**EXERCISE DESCRIPTION**
Only one portion of the data is to be written out: from the line bearing "turned_lines(single_line_drop, 0);" through the line bearing "obj.matrix_world = world". Write it exactly as it appears.

━━━ COLLECTED MATERIAL

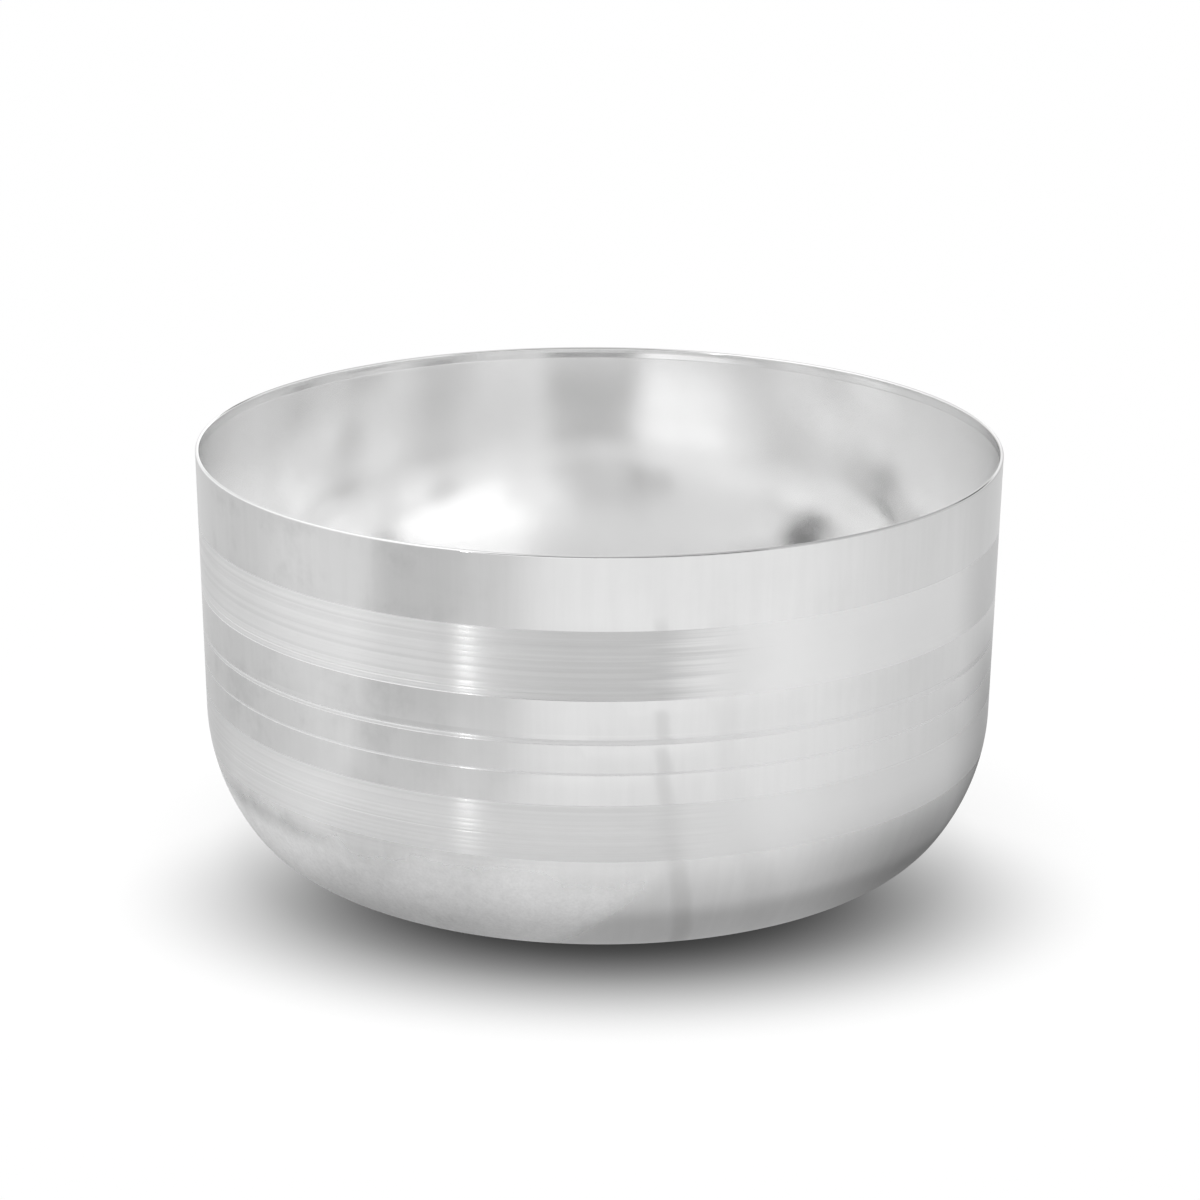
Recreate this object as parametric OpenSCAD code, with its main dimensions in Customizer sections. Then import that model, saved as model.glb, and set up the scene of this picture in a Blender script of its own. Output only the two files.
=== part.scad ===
// Offering bowl, spun from one sheet of silver.
// A straight, slightly leaning wall curves through a wide belly arc and a tighter heel arc
// into a flat base. Bands of fine lines are turned into the outside of the wall, and a
// thicker band stiffens the rim. Millimetres, +Z up, origin at the centre of the base.

/* [Body] */
// Outside diameter over the rim
rim_diameter = 90; // [80:1:110]
// Height from the base to the top of the rim
height = 46.9; // [44:0.1:60]
// Lean of the wall from the vertical, in degrees
wall_lean = 1.2; // [0.4:0.1:3]
// Outside radius of the wide arc below the wall
belly_radius = 22.4; // [20:0.2:25]
// Outside radius of the tight arc beside the base
heel_radius = 11.5; // [9:0.5:14]
// Slope of the surface where the two arcs meet, in degrees
heel_slope = 55; // [50:1:60]
// Thickness of the silver sheet
sheet = 0.6; // [0.5:0.05:0.75]

/* [Rim] */
// Thickness of the band that stiffens the rim
rim_thickness = 0.8; // [0.8:0.05:1.2]
// Height of that band, from its bevel to the top of the rim
rim_band_height = 1.3; // [1.2:0.1:2.5]

/* [Turned lines] */
// Width of one turned line at the surface
line_width = 0.3; // [0.2:0.02:0.4]
// Depth of one turned line
line_depth = 0.06; // [0.04:0.01:0.1]
// Distance between neighbouring lines of a band
line_pitch = 0.54; // [0.5:0.01:0.8]
// From the rim down to the first line of the upper band
upper_band_drop = 7.9; // [6:0.1:9]
// Height of the upper band
upper_band_height = 7.6; // [4:0.1:8]
// From the rim down to the first line of the narrow band
narrow_band_drop = 19.1; // [18:0.1:19.5]
// Height of the narrow band
narrow_band_height = 1.2; // [0.6:0.1:2]
// From the rim down to the single line
single_line_drop = 23.5; // [22.5:0.1:24.5]
// From the rim down to the first line of the lower band
lower_band_drop = 26.7; // [26:0.1:27.5]
// Height of the lower band
lower_band_height = 6.5; // [4:0.1:7]

/* [Hidden] */
$fn = 180;

rim_radius = rim_diameter / 2;
// Centre of the belly arc, and the height at which the wall springs from it
belly_centre_z = heel_radius * (1 - cos(heel_slope)) + belly_radius * cos(heel_slope);
wall_foot_z = belly_centre_z - belly_radius * sin(wall_lean);
wall_foot_radius = rim_radius - (height - wall_foot_z) * tan(wall_lean);
belly_centre_radius = wall_foot_radius - belly_radius * cos(wall_lean);
// Radius of the flat base, which is also where the heel arc has its centre
base_radius = belly_centre_radius + (belly_radius - heel_radius) * sin(heel_slope);
// What the rim band adds to the sheet, and its bevel is as high as that
rim_bevel = rim_thickness - sheet;

// A point on an arc, by the slope of the surface there
function on_arc(centre_radius, centre_z, radius, slope) =
    [centre_radius + radius * sin(slope), centre_z - radius * cos(slope)];

// Outside radius of the wall or of the belly at a height
function outside_radius(z) = z > wall_foot_z
    ? rim_radius - (height - z) * tan(wall_lean)
    : belly_centre_radius + sqrt(pow(belly_radius, 2) - pow(belly_centre_z - z, 2));

// Slice of a disc between two slopes, with its point at the disc's centre
module arc_slice(centre_radius, centre_z, radius, low_slope, high_slope) {
    reach = 2 * radius;
    intersection() {
        translate([centre_radius, centre_z]) circle(r = radius);
        polygon([
            [centre_radius, centre_z],
            on_arc(centre_radius, centre_z, reach, low_slope),
            on_arc(centre_radius, centre_z, reach, (low_slope + high_slope) / 2),
            on_arc(centre_radius, centre_z, reach, high_slope)
        ]);
    }
}

// Everything within the bowl's surface, moved inwards by an inset and closed off at top_z
module filled_outline(inset, top_z) {
    top_radius = rim_radius - (height - top_z) * tan(wall_lean) - inset / cos(wall_lean);
    wall_slope = 90 - wall_lean;
    polygon([
        [0, inset],
        on_arc(base_radius, heel_radius, heel_radius - inset, 0),
        on_arc(base_radius, heel_radius, heel_radius - inset, heel_slope),
        on_arc(belly_centre_radius, belly_centre_z, belly_radius - inset, wall_slope),
        [top_radius, top_z],
        [0, top_z]
    ]);
    arc_slice(base_radius, heel_radius, heel_radius - inset, 0, heel_slope);
    arc_slice(belly_centre_radius, belly_centre_z, belly_radius - inset, heel_slope, wall_slope);
}

// Half section of the sheet: base, heel, belly and wall
module sheet_section() {
    difference() {
        filled_outline(0, height - rim_thickness / 2);
        filled_outline(sheet, height);
    }
}

// Thicker band at the rim, bevelled below and fully round above
module rim_section() {
    band_radius = rim_radius - rim_thickness / 2;
    band_top = height - rim_thickness / 2;
    band_foot = height - rim_band_height;
    sheet_middle = outside_radius(band_foot) - sheet / 2;
    translate([band_radius, band_top]) circle(r = rim_thickness / 2);
    polygon([
        [band_radius - rim_thickness / 2, band_top],
        [band_radius - rim_thickness / 2, band_foot + rim_bevel],
        [sheet_middle - sheet / 2, band_foot],
        [sheet_middle, band_foot],
        [band_radius, band_top]
    ]);
}

// Grooves at equal steps down the wall, from a drop below the rim over a band's height
module turned_lines(drop, band_height) {
    steps = floor(band_height / line_pitch);
    for (step = [0 : steps]) {
        z = height - drop - step * line_pitch;
        r = outside_radius(z);
        polygon([
            [r - line_depth, z],
            [r + line_depth, z + line_width],
            [r + line_depth, z - line_width]
        ]);
    }
}

module bowl() {
    color("silver")
    rotate_extrude() {
        difference() {
            union() {
                sheet_section();
                rim_section();
            }
            turned_lines(upper_band_drop, upper_band_height);
            turned_lines(narrow_band_drop, narrow_band_height);
            turned_lines(single_line_drop, 0);
            turned_lines(lower_band_drop, lower_band_height);
        }
    }
}

bowl();
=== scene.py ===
# %% [markdown]
# A polished silver offering bowl on a white sweep.
# The real bowl is one disc of silver, spun over a form on a lathe. A steel tool then turned
# bands of fine lines into the outside, and the rim was thickened and rounded. Everything about
# it is round, so the mesh is drawn once as a half section and spun about the axis. The looks are
# mostly reflections: the metal itself is simple, and the studio around it does the work.

# %% Load the fixed frame
import math
import random
import bpy
from mathutils import Matrix, Vector


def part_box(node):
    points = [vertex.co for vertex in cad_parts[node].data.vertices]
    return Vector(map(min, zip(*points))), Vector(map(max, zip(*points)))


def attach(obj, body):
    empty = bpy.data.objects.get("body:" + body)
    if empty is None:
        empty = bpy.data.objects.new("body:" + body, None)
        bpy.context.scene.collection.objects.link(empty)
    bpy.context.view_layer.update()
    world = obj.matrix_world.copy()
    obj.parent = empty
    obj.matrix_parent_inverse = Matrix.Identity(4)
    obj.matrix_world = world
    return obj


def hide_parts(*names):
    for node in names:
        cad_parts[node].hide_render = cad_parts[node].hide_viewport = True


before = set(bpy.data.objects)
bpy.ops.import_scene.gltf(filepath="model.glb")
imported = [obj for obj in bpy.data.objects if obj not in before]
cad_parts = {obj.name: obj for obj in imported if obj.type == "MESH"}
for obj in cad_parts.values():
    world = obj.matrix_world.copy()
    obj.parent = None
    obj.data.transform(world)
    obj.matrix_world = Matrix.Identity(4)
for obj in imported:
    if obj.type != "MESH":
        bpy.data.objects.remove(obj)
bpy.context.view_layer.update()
MM = 0.001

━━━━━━

**RESPONSE TO THIS EXERCISE**
            turned_lines(single_line_drop, 0);
            turned_lines(lower_band_drop, lower_band_height);
        }
    }
}

bowl();
=== scene.py ===
# %% [markdown]
# A polished silver offering bowl on a white sweep.
# The real bowl is one disc of silver, spun over a form on a lathe. A steel tool then turned
# bands of fine lines into the outside, and the rim was thickened and rounded. Everything about
# it is round, so the mesh is drawn once as a half section and spun about the axis. The looks are
# mostly reflections: the metal itself is simple, and the studio around it does the work.

# %% Load the fixed frame
import math
import random
import bpy
from mathutils import Matrix, Vector


def part_box(node):
    points = [vertex.co for vertex in cad_parts[node].data.vertices]
    return Vector(map(min, zip(*points))), Vector(map(max, zip(*points)))


def attach(obj, body):
    empty = bpy.data.objects.get("body:" + body)
    if empty is None:
        empty = bpy.data.objects.new("body:" + body, None)
        bpy.context.scene.collection.objects.link(empty)
    bpy.context.view_layer.update()
    world = obj.matrix_world.copy()
    obj.parent = empty
    obj.matrix_parent_inverse = Matrix.Identity(4)
    obj.matrix_world = world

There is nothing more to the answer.